In 1996, a task force was created to investigate the Bowraville murders. Gary Jubelin, assigned to the team, worked on improving communications and trust with the victims’ families. In 2004 Jubelin convinced the state coroner to hold an inquest into Colleen’s and Evelyn’s deaths. In 2005 ‘Hide’ was tried for Evelyn’s murder – and acquitted. When Jubelin contacted Box nine years later, it was in the hope that the publicity would persuade the Victorian government to overturn the rule of double jeopardy and to allow fresh trials. As the case headed to the High Court, Box ultimately became so involved in the investigation that he asked his editor whether he needed to recuse himself from covering it. The editor said no, and Box was called as a witness.
Bowraville is a detailed examination of the difficulties that can be faced when seeking justice for Aboriginal families whose children have been murdered.
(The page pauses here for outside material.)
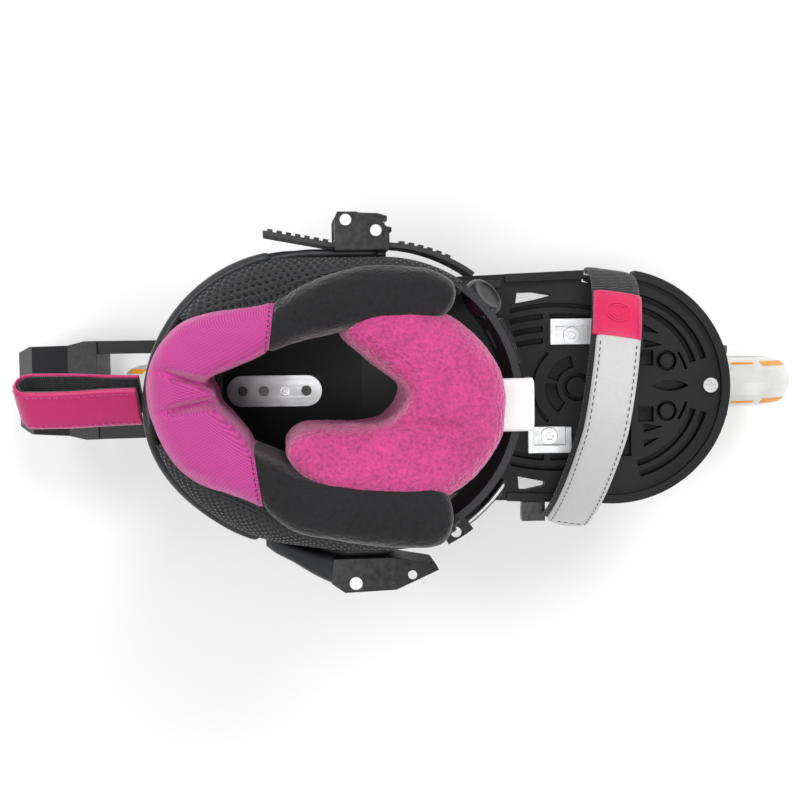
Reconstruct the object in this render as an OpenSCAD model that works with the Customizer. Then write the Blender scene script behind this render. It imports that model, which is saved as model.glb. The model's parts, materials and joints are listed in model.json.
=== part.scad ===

The mistrust between Bowraville’s Goori community and the local police hampered the investigation, as did the clear cultural differences. The Aboriginal witnesses tended to be less obsessed with clocks and calendars than the whites, and less comfortable with yes and no questions, which made them more suggestible when giving statements to police. In the first trial, jurors were more convinced by the white witnesses; the second case collapsed largely because the police relied too heavily on the testimony of jailhouse informants. Forensics proved to be of little use when evidence was lost or destroyed after the first acquittal.
Box contrasts the resources allocated to solving the backpacker murders with the situation at the Bowraville Police Station, whose lone detective made notes on butcher’s paper because the station lacked a computer. Box is unsparing in his description of Bowraville’s poverty and its history of clashes between the white residents and the Goori, many of them descended from the Stolen Generations and old enough to remember when Freedom Riders came from Sydney to protest the segregation of the local theatre.
Bowraville, New South Wales (photograph via Wikimedia Commons/BowraBoy)
Bowraville isn’t a perfect book. The difficulty of determining the facts from so many peripatetic and often contradictory witness statements means that the overall effect is sometimes reminiscent of Rashomon with a touch of Catch-22: Box, becoming involved in the story more than twenty years after the murders, uses dates as chapter headings to try to help readers comprehend the narrative, but a more linear approach might have been easier to follow. There is little information about the suspect, who largely followed his lawyer’s advice not to answer questions from journalists. Unusually for a true-crime book, there are no photos or other illustrations. Obviously, the inclusion of photos of the victims might have been upsetting for their families, but some maps showing important locations and the distances between them would have helped readers to form a clearer picture of the events.
That said, Bowraville is undeniably an important book – not only because it does what any good true-crime book should do: showing us how crimes are really investigated and tried, debunking the television myth that all murders are solved instantly. Bowraville also shows how – even when the police are sympathetic – the system can disadvantage Aboriginal people, not just because of mutual distrust, but because of cultural differences that hinder communication and understanding.
Early in the book, Box mentions that he decided to investigate the case because of a belief that the Bowraville murders should be as well known as the Beaumont murders. He’s right: every Australian should read this book.